- **Task objective**:
Print the whole listing exactly.

- **Collected data**:
-=-=-=-=-

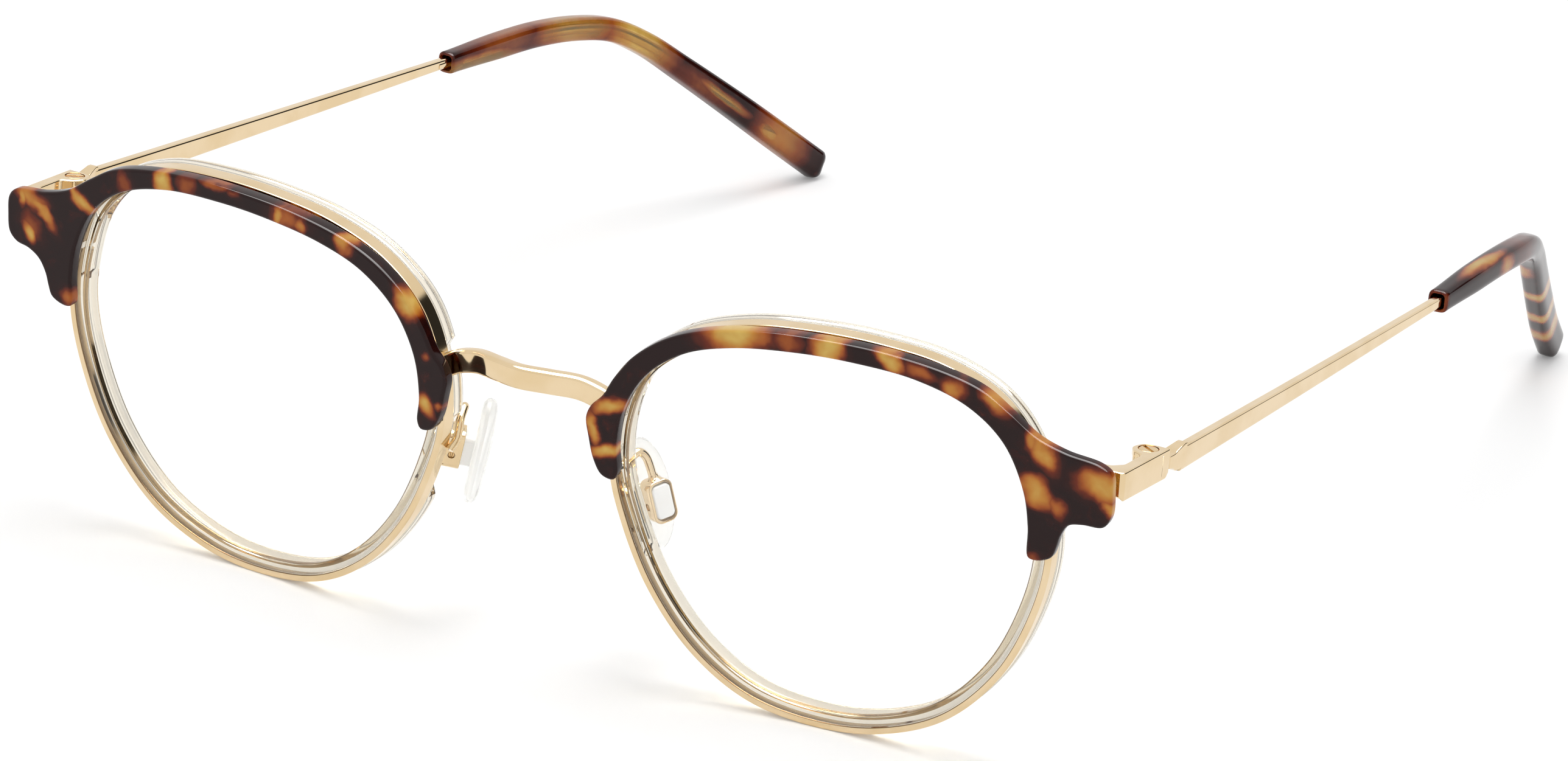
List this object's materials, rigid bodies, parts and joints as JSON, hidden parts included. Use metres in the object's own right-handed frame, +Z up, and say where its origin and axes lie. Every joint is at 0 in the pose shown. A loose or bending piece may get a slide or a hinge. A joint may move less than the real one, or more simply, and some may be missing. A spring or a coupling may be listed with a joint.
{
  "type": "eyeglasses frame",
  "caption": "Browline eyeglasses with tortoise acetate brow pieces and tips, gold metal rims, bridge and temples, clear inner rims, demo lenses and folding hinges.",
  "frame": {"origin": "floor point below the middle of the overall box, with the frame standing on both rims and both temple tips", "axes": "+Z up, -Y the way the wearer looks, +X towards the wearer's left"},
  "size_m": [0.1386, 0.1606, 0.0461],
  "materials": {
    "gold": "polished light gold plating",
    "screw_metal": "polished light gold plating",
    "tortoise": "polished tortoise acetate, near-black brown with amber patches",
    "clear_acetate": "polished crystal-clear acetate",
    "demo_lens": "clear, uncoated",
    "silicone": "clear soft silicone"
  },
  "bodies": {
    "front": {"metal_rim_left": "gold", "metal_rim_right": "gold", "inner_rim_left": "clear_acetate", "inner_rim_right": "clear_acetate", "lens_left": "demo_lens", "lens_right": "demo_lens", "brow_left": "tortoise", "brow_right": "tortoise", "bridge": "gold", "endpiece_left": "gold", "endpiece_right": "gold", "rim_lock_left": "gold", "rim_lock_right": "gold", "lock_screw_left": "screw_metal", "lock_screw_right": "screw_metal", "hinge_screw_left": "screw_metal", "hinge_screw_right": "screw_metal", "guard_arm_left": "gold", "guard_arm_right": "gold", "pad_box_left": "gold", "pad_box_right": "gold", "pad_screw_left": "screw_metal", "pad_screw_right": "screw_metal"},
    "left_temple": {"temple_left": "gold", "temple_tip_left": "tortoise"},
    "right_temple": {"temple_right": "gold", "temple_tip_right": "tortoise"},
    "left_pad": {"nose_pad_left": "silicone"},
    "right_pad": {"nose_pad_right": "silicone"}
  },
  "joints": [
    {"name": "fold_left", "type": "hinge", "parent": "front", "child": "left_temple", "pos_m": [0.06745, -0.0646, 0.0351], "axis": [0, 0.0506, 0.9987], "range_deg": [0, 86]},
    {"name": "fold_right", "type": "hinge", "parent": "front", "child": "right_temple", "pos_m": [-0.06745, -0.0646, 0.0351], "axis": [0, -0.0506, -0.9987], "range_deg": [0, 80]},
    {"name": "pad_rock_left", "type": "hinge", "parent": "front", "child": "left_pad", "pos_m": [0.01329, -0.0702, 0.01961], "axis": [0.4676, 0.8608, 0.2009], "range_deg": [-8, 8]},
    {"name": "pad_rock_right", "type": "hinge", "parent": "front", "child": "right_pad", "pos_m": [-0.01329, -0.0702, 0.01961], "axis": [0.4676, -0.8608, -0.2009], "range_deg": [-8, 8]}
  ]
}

-=-=-=-=-

- **Response below**:
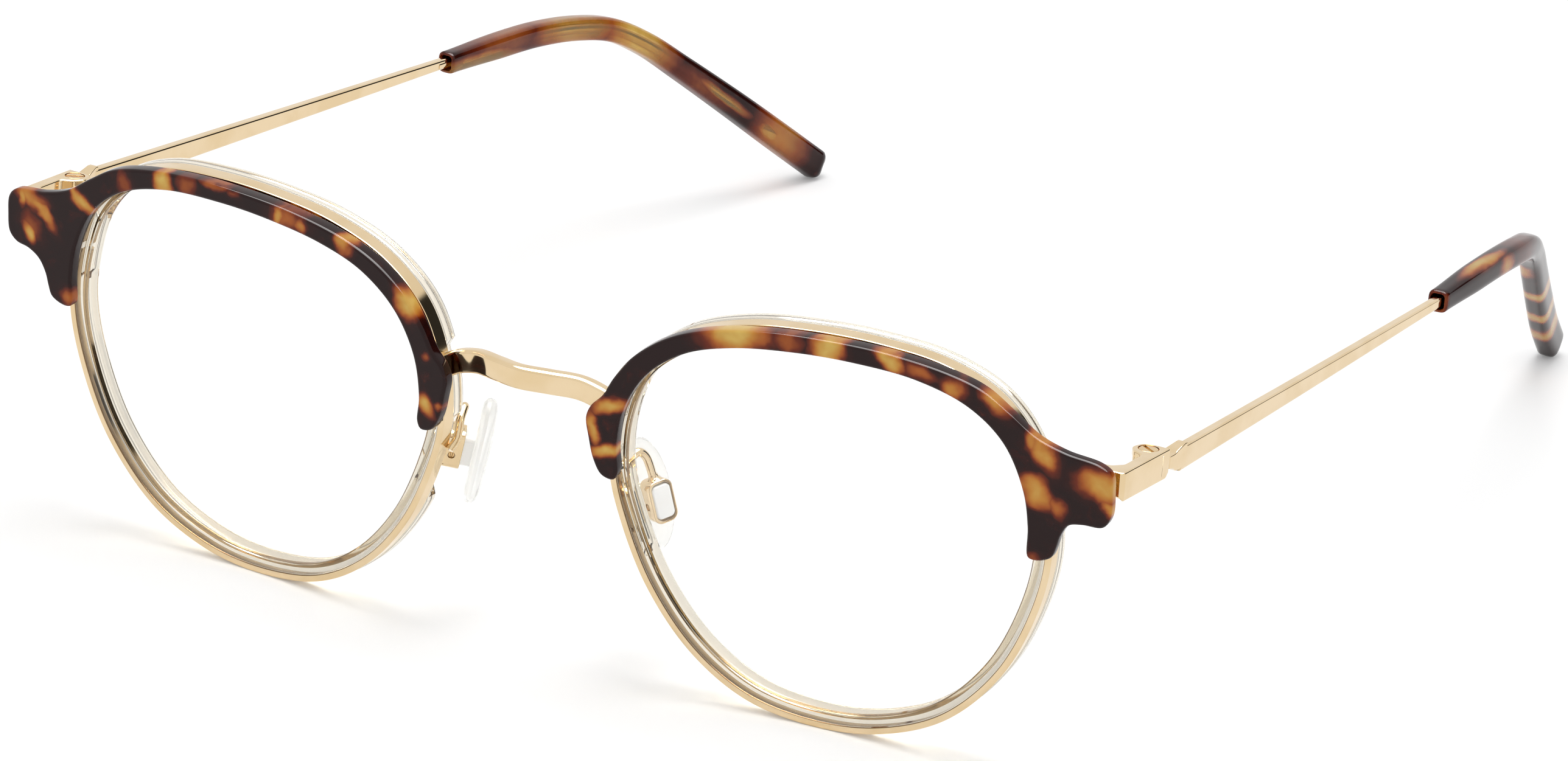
List this object's materials, rigid bodies, parts and joints as JSON, hidden parts included. Use metres in the object's own right-handed frame, +Z up, and say where its origin and axes lie. Every joint is at 0 in the pose shown. A loose or bending piece may get a slide or a hinge. A joint may move less than the real one, or more simply, and some may be missing. A spring or a coupling may be listed with a joint.
{
  "type": "eyeglasses frame",
  "caption": "Browline eyeglasses with tortoise acetate brow pieces and tips, gold metal rims, bridge and temples, clear inner rims, demo lenses and folding hinges.",
  "frame": {"origin": "floor point below the middle of the overall box, with the frame standing on both rims and both temple tips", "axes": "+Z up, -Y the way the wearer looks, +X towards the wearer's left"},
  "size_m": [0.1386, 0.1606, 0.0461],
  "materials": {
    "gold": "polished light gold plating",
    "screw_metal": "polished light gold plating",
    "tortoise": "polished tortoise acetate, near-black brown with amber patches",
    "clear_acetate": "polished crystal-clear acetate",
    "demo_lens": "clear, uncoated",
    "silicone": "clear soft silicone"
  },
  "bodies": {
    "front": {"metal_rim_left": "gold", "metal_rim_right": "gold", "inner_rim_left": "clear_acetate", "inner_rim_right": "clear_acetate", "lens_left": "demo_lens", "lens_right": "demo_lens", "brow_left": "tortoise", "brow_right": "tortoise", "bridge": "gold", "endpiece_left": "gold", "endpiece_right": "gold", "rim_lock_left": "gold", "rim_lock_right": "gold", "lock_screw_left": "screw_metal", "lock_screw_right": "screw_metal", "hinge_screw_left": "screw_metal", "hinge_screw_right": "screw_metal", "guard_arm_left": "gold", "guard_arm_right": "gold", "pad_box_left": "gold", "pad_box_right": "gold", "pad_screw_left": "screw_metal", "pad_screw_right": "screw_metal"},
    "left_temple": {"temple_left": "gold", "temple_tip_left": "tortoise"},
    "right_temple": {"temple_right": "gold", "temple_tip_right": "tortoise"},
    "left_pad": {"nose_pad_left": "silicone"},
    "right_pad": {"nose_pad_right": "silicone"}
  },
  "joints": [
    {"name": "fold_left", "type": "hinge", "parent": "front", "child": "left_temple", "pos_m": [0.06745, -0.0646, 0.0351], "axis": [0, 0.0506, 0.9987], "range_deg": [0, 86]},
    {"name": "fold_right", "type": "hinge", "parent": "front", "child": "right_temple", "pos_m": [-0.06745, -0.0646, 0.0351], "axis": [0, -0.0506, -0.9987], "range_deg": [0, 80]},
    {"name": "pad_rock_left", "type": "hinge", "parent": "front", "child": "left_pad", "pos_m": [0.01329, -0.0702, 0.01961], "axis": [0.4676, 0.8608, 0.2009], "range_deg": [-8, 8]},
    {"name": "pad_rock_right", "type": "hinge", "parent": "front", "child": "right_pad", "pos_m": [-0.01329, -0.0702, 0.01961], "axis": [0.4676, -0.8608, -0.2009], "range_deg": [-8, 8]}
  ]
}